Lily also begins to get a sense that she is sliding back toward her old life, before she was an aspiring member of society. This foreshadows her upcoming social decline; at the end of the novel she has been removed from society altogether and joins the working classes. However, we should also note how frequently Lily's mood changes in the novel. She is usually at one extreme or another: freedom or slavery. Interestingly, both states are based on her financial status. When Lily has come into money, she feels wholly free. Whenever she feels burdened by debt, she feels enslaved. Earlier on in the novel, when Lily is staying at the Bellomont, she even asks herself whether the maid who helps tidy the Bellomont is better off than she, because the maid is not a slave to debt, clothing and gambling like Lily. The freedom-versus-slavery motif comes up frequently in later chapters, particularly when Lily faces the problem of how to pay off her debt to Gus Trenor.

As discussed in the Context section, The House of Mirth was written just over a decade before the emergence of the Modernist movement, which took an interest in the workings of the mind, among other things. Modernism saw the development of the stream-of-consciousness style used by Virginia Woolf, T.S. Eliot and William Faulkner. Some of the roots of that interest in the workings of the mind also can be seen in Wharton, who includes a map of Lily's thought process in Chapter Seven. When Lily hears about the stock market, she immediately thinks about whether or not it could benefit her. To decide this, she thinks about her friends and whether or not they have benefited, which also answers the question of whether or not the stock market would be a socially acceptable concept. Deciding that her friends have profited from stocks, Lily decides that she too should get involved. She then has to figure out who will help her, and she realizes that Trenor can take care of her finances without compromising her social standing at all because Trenor is already married. She then asks Trenor to help her, and he readily assents. Thus, every step of Lily's thought process involves a calculation of how an idea could benefit her and whether or not her friends have also made use of the idea. This is an important insight into Lily's value system as a character and an effective literary technique on the part of Wharton.

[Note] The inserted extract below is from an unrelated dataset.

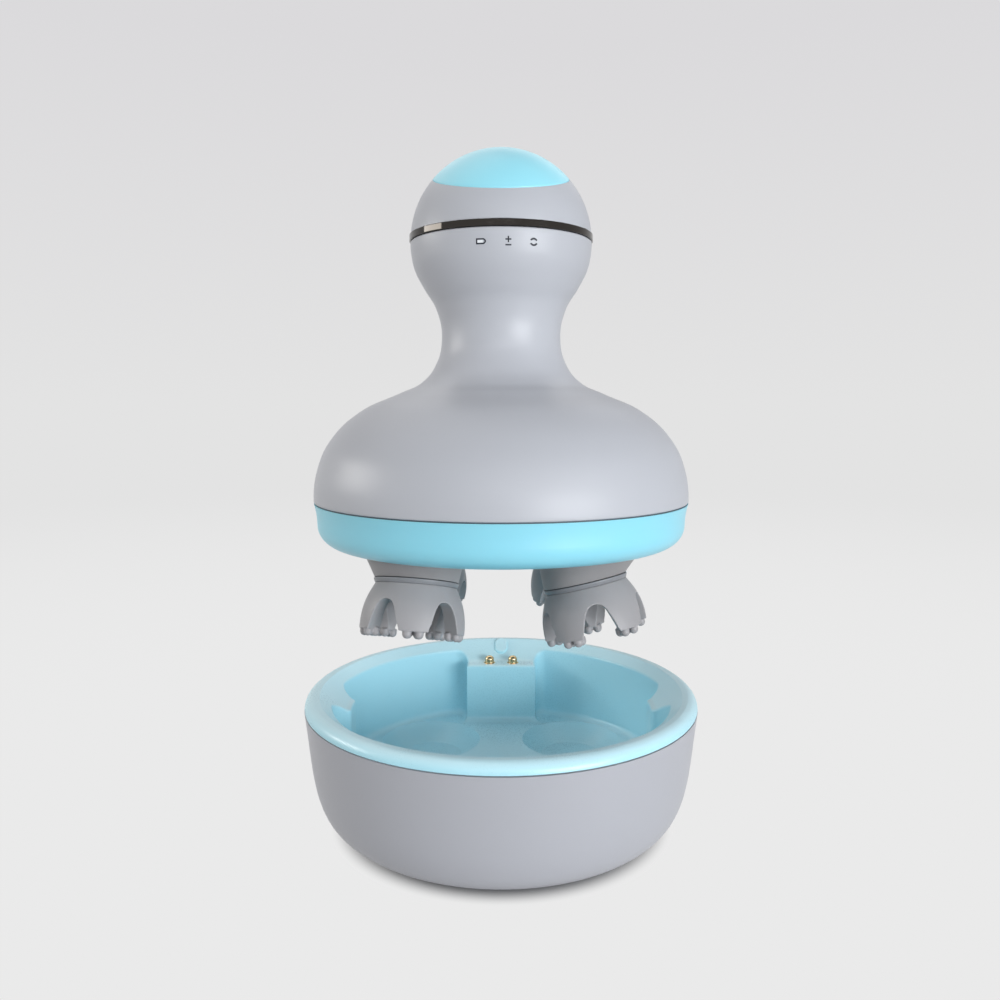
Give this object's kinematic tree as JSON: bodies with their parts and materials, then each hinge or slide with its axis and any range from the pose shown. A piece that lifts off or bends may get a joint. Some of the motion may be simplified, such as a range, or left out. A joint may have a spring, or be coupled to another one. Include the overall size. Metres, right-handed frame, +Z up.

One of Wharton's tasks in the novel is to portray some of the ironies of society, most of which are related to money. Ideally, because Lily needs money the most in order to join society, she should be the one who marries a rich man such as Gryce. Instead, Gryce marries Evie Van Osburgh, a woman who is already extraordinarily wealthy and has no need for money. It is also ironic that even though Lily and Selden love one another, Lily feels that she cannot marry him because he does not have enough money. In the latter case, society's emphasis on social stature and money places people in situations that force them to act against their will.